Task statement — From the data that follows, print exactly the lines starting at the one containing "its flat foot" and ending at the one containing "obj.parent = empty"; include both of them and nothing more.

Source excerpt —
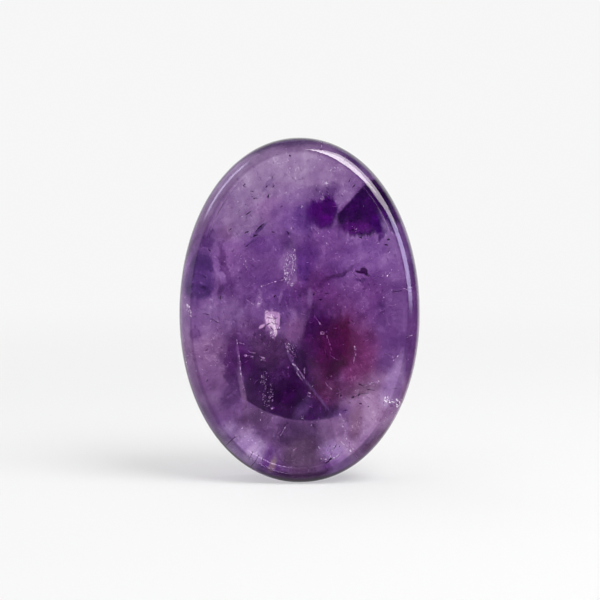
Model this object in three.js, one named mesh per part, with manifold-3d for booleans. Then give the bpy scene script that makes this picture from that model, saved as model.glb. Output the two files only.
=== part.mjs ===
// An oval worry stone of polished amethyst: one solid crystal, ground to an oval slab with a rounded edge,
// a shallow thumb dish in its front face and a gently domed back.
// It stands on a small flat at its foot. The origin is on that flat, under the middle of the stone.
// X runs across the stone, Y from the dished front (-Y) to the domed back (+Y), and Z up its length.
import * as THREE from "three";
import { mergeVertices } from "three/addons/utils/BufferGeometryUtils.js";
import Module from "manifold-3d";

const wasm = await Module();
wasm.setup();

// The slab, in millimetres
const WIDTH = 35;
const HEIGHT = 50; // from the flat foot to the top
const WIDEST_AT = 24.3; // height of the widest place above the foot
const FOOT_DEPTH = 0.35; // how much of the oval the flat foot takes off
const RIM_THICKNESS = 8.8; // from the front rim's crest to the back rim's
const BACK_CROWN = 0.8; // how far the domed back stands out beyond its rim
const EDGE_REACH = 2.5; // how far the rounded edge runs in from the outline, to the rim's crest

// The thumb dish
const DISH_DEPTH = 1.5;
const DISH_HALF_WIDTH = 13.9;
const DISH_TOP = 46.2; // height of its upper lip above the foot
const DISH_BOTTOM = 8.4; // height of its lower lip
const LIP_SOFTNESS = 0.06; // share of the depth over which the lip rounds off
const LIP_BEGINS = 0.96; // share of the half width where the rings close up to follow the lip

// Roundness of the curves, where 2 is an ellipse and more is squarer
const OUTLINE_POWER = 2.05;
const DISH_POWER = 2.3;
const EDGE_POWER = 2.2;

// How many facets go round the stone, and how many rings of them make each stretch of its profile
const SIDES = 96;
const DISH_RINGS = 9;
const LIP_RINGS = 4;
const EDGE_RINGS = 16;
const BACK_RINGS = 6;

const CREST = WIDTH / 2 - EDGE_REACH; // the rim crest's distance from the axis, across the stone
const FRONT = -(RIM_THICKNESS + BACK_CROWN) / 2; // the front crest's place along Y
const BACK = FRONT + RIM_THICKNESS;

// A power that keeps the sign of a sine or cosine
const bend = (value, power) => Math.sign(value) * Math.abs(value) ** power;

// How deep the dish lies at this distance from its middle: a parabola that fades out smoothly at the lip
function dishedAt(radius) {
  const bowl = 1 - (radius / DISH_HALF_WIDTH) ** 2;
  return (DISH_DEPTH * (bowl + Math.hypot(bowl, LIP_SOFTNESS))) / 2;
}

// The profile from the middle of the front face, over the rounded edge, to the middle of the back:
// points at a distance from the axis and a place along Y
function profile() {
  const points = [];
  const lipStart = DISH_HALF_WIDTH * LIP_BEGINS;
  for (let i = 0; i < DISH_RINGS; i++) {
    const radius = (lipStart * i) / DISH_RINGS;
    points.push(new THREE.Vector2(radius, FRONT + dishedAt(radius)));
  }
  for (let i = 0; i < LIP_RINGS; i++) {
    const radius = THREE.MathUtils.lerp(lipStart, CREST, i / LIP_RINGS);
    points.push(new THREE.Vector2(radius, FRONT + dishedAt(radius)));
  }
  for (let i = 0; i <= EDGE_RINGS; i++) {
    const turn = (Math.PI * i) / EDGE_RINGS;
    const outward = bend(Math.sin(turn), 2 / EDGE_POWER);
    const backward = (1 - bend(Math.cos(turn), 2 / EDGE_POWER)) / 2;
    points.push(new THREE.Vector2(CREST + EDGE_REACH * outward, FRONT + RIM_THICKNESS * backward));
  }
  for (let i = BACK_RINGS - 1; i >= 0; i--) {
    const share = i / BACK_RINGS;
    points.push(new THREE.Vector2(CREST * share, BACK + BACK_CROWN * (1 - share ** 2)));
  }
  return points;
}

// The outline of the slab, this far in from its widest: half width, reach up and down from the middle,
// the middle's height above the foot, and roundness
const slabOval = (inset) => ({
  halfWidth: WIDTH / 2 - inset,
  up: HEIGHT - WIDEST_AT - inset,
  down: WIDEST_AT + FOOT_DEPTH - inset,
  middle: WIDEST_AT,
  power: OUTLINE_POWER,
});

const dishLip = {
  halfWidth: DISH_HALF_WIDTH,
  up: (DISH_TOP - DISH_BOTTOM) / 2,
  down: (DISH_TOP - DISH_BOTTOM) / 2,
  middle: (DISH_TOP + DISH_BOTTOM) / 2,
  power: DISH_POWER,
};

const shrunk = (oval, share) => ({
  ...oval,
  halfWidth: oval.halfWidth * share,
  up: oval.up * share,
  down: oval.down * share,
});

function between(inner, outer, share) {
  const oval = {};
  for (const key of Object.keys(inner)) oval[key] = THREE.MathUtils.lerp(inner[key], outer[key], share);
  return oval;
}

// The oval that a circle of the profile is drawn out into
function ovalOf(radius, inFront) {
  if (radius >= CREST) return slabOval(WIDTH / 2 - radius);
  const crestOval = slabOval(EDGE_REACH);
  if (!inFront) return shrunk(crestOval, radius / CREST);
  if (radius <= DISH_HALF_WIDTH) return shrunk(dishLip, radius / DISH_HALF_WIDTH);
  return between(dishLip, crestOval, (radius - DISH_HALF_WIDTH) / (CREST - DISH_HALF_WIDTH));
}

// The whole oval slab: a lathe turned about Y, with each of its circles drawn out into its oval
function ovalSlab() {
  const geometry = new THREE.LatheGeometry(profile(), SIDES);
  const position = geometry.getAttribute("position");
  for (let i = 0; i < position.count; i++) {
    const across = position.getX(i);
    const along = position.getY(i);
    const upward = position.getZ(i);
    const oval = ovalOf(Math.hypot(across, upward), along < 0);
    const turn = Math.atan2(across, upward);
    const reach = upward > 0 ? oval.up : oval.down;
    const x = oval.halfWidth * bend(Math.sin(turn), 2 / oval.power);
    const z = oval.middle + reach * bend(Math.cos(turn), 2 / oval.power);
    position.setXYZ(i, x, along, z);
  }
  return geometry;
}

// A closed geometry as a solid that can be cut. The triangles with no area at a lathe's poles are dropped
function solidOf(geometry) {
  const bare = geometry.clone();
  bare.deleteAttribute("normal");
  bare.deleteAttribute("uv");
  const merged = mergeVertices(bare);
  const corners = merged.index.array;
  const triangles = [];
  for (let i = 0; i < corners.length; i += 3) {
    const [a, b, c] = corners.slice(i, i + 3);
    if (a !== b && b !== c && c !== a) triangles.push(a, b, c);
  }
  return new wasm.Manifold(
    new wasm.Mesh({
      numProp: 3,
      vertProperties: merged.getAttribute("position").array,
      triVerts: new Uint32Array(triangles),
    }),
  );
}

function geometryOf(solid) {
  const mesh = solid.getMesh();
  const geometry = new THREE.BufferGeometry();
  geometry.setAttribute("position", new THREE.BufferAttribute(mesh.vertProperties, 3));
  geometry.setIndex(new THREE.BufferAttribute(mesh.triVerts, 1));
  geometry.computeVertexNormals();
  return geometry;
}

// The stone: the slab with everything below the floor ground away, which leaves its flat foot
function worryStone() {
  const below = new THREE.BoxGeometry(WIDTH, WIDTH, WIDTH).translate(0, 0, -WIDTH / 2);
  const geometry = geometryOf(solidOf(ovalSlab()).subtract(solidOf(below)));
  const amethyst = new THREE.MeshStandardMaterial({ color: 0x6b4291, roughness: 0.06, metalness: 0 });
  const stone = new THREE.Mesh(geometry, amethyst);
  stone.name = "worry_stone";
  return stone;
}

const part = new THREE.Group();
part.add(worryStone());

export default part;
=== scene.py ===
"""A polished amethyst worry stone on its small flat foot, on a pale floor in soft studio light."""
import math

import bpy
import numpy as np
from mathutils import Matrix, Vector


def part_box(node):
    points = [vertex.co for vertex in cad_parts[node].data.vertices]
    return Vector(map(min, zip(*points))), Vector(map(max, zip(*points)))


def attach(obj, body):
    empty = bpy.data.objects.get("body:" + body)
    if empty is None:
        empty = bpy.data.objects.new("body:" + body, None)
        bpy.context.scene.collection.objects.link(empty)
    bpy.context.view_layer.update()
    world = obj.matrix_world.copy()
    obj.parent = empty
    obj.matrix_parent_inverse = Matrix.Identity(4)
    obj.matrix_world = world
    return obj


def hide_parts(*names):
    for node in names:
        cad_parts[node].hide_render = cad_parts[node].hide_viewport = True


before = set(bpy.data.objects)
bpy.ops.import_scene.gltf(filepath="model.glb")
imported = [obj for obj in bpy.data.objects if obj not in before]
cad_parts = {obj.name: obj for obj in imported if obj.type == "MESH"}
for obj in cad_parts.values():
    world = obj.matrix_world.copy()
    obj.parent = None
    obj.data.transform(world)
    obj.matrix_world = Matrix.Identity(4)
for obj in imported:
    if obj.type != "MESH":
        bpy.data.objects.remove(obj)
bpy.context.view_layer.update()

MM = 0.001

# The stone's size comes from the frame. The rest repeats the cut of the CAD solid, in millimetres
stone_low, stone_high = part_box("worry_stone")
WIDTH = (stone_high[0] - stone_low[0]) / MM
HEIGHT = (stone_high[2] - stone_low[2]) / MM
THICKNESS = (stone_high[1] - stone_low[1]) / MM
WIDEST_AT = 24.3  # height of the widest place above the foot
FOOT_DEPTH = 0.35  # how much of the oval the flat foot takes off
BACK_CROWN = 0.8  # how far the domed back stands out beyond its rim
EDGE_REACH = 2.5  # how far the rounded edge runs in from the outline, to the rim's crest
DISH_DEPTH = 1.5
DISH_HALF_WIDTH = 13.9
DISH_TOP = 46.2  # height of its upper lip above the foot
DISH_BOTTOM = 8.4  # height of its lower lip
LIP_SOFTNESS = 0.06  # share of the depth over which the lip rounds off
RIM_THICKNESS = THICKNESS - BACK_CROWN
CREST = WIDTH / 2 - EDGE_REACH  # the rim crest's distance from the axis, across the stone
FRONT = -THICKNESS / 2  # the front crest's place along Y
BACK = FRONT + RIM_THICKNESS

# Roundness of the curves, where 2 is an ellipse and more is squarer
OUTLINE_POWER = 2.05
DISH_POWER = 2.3
EDGE_POWER = 2.2

# How many points go round the stone, and how many rings of them make each stretch of its profile
SIDES = 400
DISH_RINGS = 40
LIP_RINGS = 16
EDGE_RINGS = 64
BACK_RINGS = 30
LIP_BEGINS = 0.94  # share of the dish's half width where the rings close up to follow the lip


def linear(code):
    """An sRGB hex colour as linear red, green, blue and a full alpha."""
    shares = [int(code[i:i + 2], 16) / 255 for i in (1, 3, 5)]
    return [s / 12.92 if s <= 0.04045 else ((s + 0.055) / 1.055) ** 2.4 for s in shares] + [1.0]


def mesh_piece(name, points, faces, smooth=True):
    """Puts points in millimetres and faces into a new object at the origin."""
    mesh = bpy.data.meshes.new(name)
    mesh.from_pydata((np.asarray(points) * MM).tolist(), [], faces)
    mesh.polygons.foreach_set("use_smooth", [smooth] * len(mesh.polygons))
    mesh.update()
    piece = bpy.data.objects.new(name, mesh)
    bpy.context.scene.collection.objects.link(piece)
    return piece


def ring_mesh(points, closed_end=True):
    """Vertices and faces of a stack of rings, each joined to the next.

    The first ring closes up to one point, and so does the last one of a shape with a closed end."""
    sides = points.shape[1]
    here = np.arange(sides)
    after = (here + 1) % sides
    full_rings = points[1:-1] if closed_end else points[1:]
    verts = np.concatenate([points[0, :1], full_rings.reshape(-1, 3)])
    row = 1 + np.arange(len(full_rings) - 1)[:, None] * sides
    bands = np.stack([row + here, row + after, row + sides + after, row + sides + here], axis=-1)
    fan = np.stack([np.zeros(sides, int), 1 + after, 1 + here], axis=-1)
    faces = fan.tolist() + bands.reshape(-1, 4).tolist()
    if closed_end:
        end = len(verts)
        last_row = end - sides
        verts = np.concatenate([verts, points[-1, :1]])
        faces += np.stack([np.full(sides, end), last_row + here, last_row + after], axis=-1).tolist()
    return verts, faces


def node(tree, kind, inputs=(), **settings):
    """Adds one node.

    The settings are its properties, and inputs gives a socket its value or the output that feeds it."""
    made = tree.nodes.new("ShaderNode" + kind)
    for name, value in settings.items():
        setattr(made, name, value)
    for socket, value in dict(inputs).items():
        if isinstance(value, bpy.types.NodeSocket):
            tree.links.new(value, made.inputs[socket])
        else:
            made.inputs[socket].default_value = value
    return made


# The stone's shape

def bend(value, power):
    """A power that keeps the sign."""
    return np.sign(value) * np.abs(value) ** power


def dished_at(radius):
    """The dish's depth: a parabola over the distance from its middle, faded out smoothly at the lip."""
    bowl = 1 - (radius / DISH_HALF_WIDTH) ** 2
    return DISH_DEPTH * (bowl + np.hypot(bowl, LIP_SOFTNESS)) / 2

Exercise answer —
// The stone: the slab with everything below the floor ground away, which leaves its flat foot
function worryStone() {
  const below = new THREE.BoxGeometry(WIDTH, WIDTH, WIDTH).translate(0, 0, -WIDTH / 2);
  const geometry = geometryOf(solidOf(ovalSlab()).subtract(solidOf(below)));
  const amethyst = new THREE.MeshStandardMaterial({ color: 0x6b4291, roughness: 0.06, metalness: 0 });
  const stone = new THREE.Mesh(geometry, amethyst);
  stone.name = "worry_stone";
  return stone;
}

const part = new THREE.Group();
part.add(worryStone());

export default part;
=== scene.py ===
"""A polished amethyst worry stone on its small flat foot, on a pale floor in soft studio light."""
import math

import bpy
import numpy as np
from mathutils import Matrix, Vector


def part_box(node):
    points = [vertex.co for vertex in cad_parts[node].data.vertices]
    return Vector(map(min, zip(*points))), Vector(map(max, zip(*points)))


def attach(obj, body):
    empty = bpy.data.objects.get("body:" + body)
    if empty is None:
        empty = bpy.data.objects.new("body:" + body, None)
        bpy.context.scene.collection.objects.link(empty)
    bpy.context.view_layer.update()
    world = obj.matrix_world.copy()
    obj.parent = empty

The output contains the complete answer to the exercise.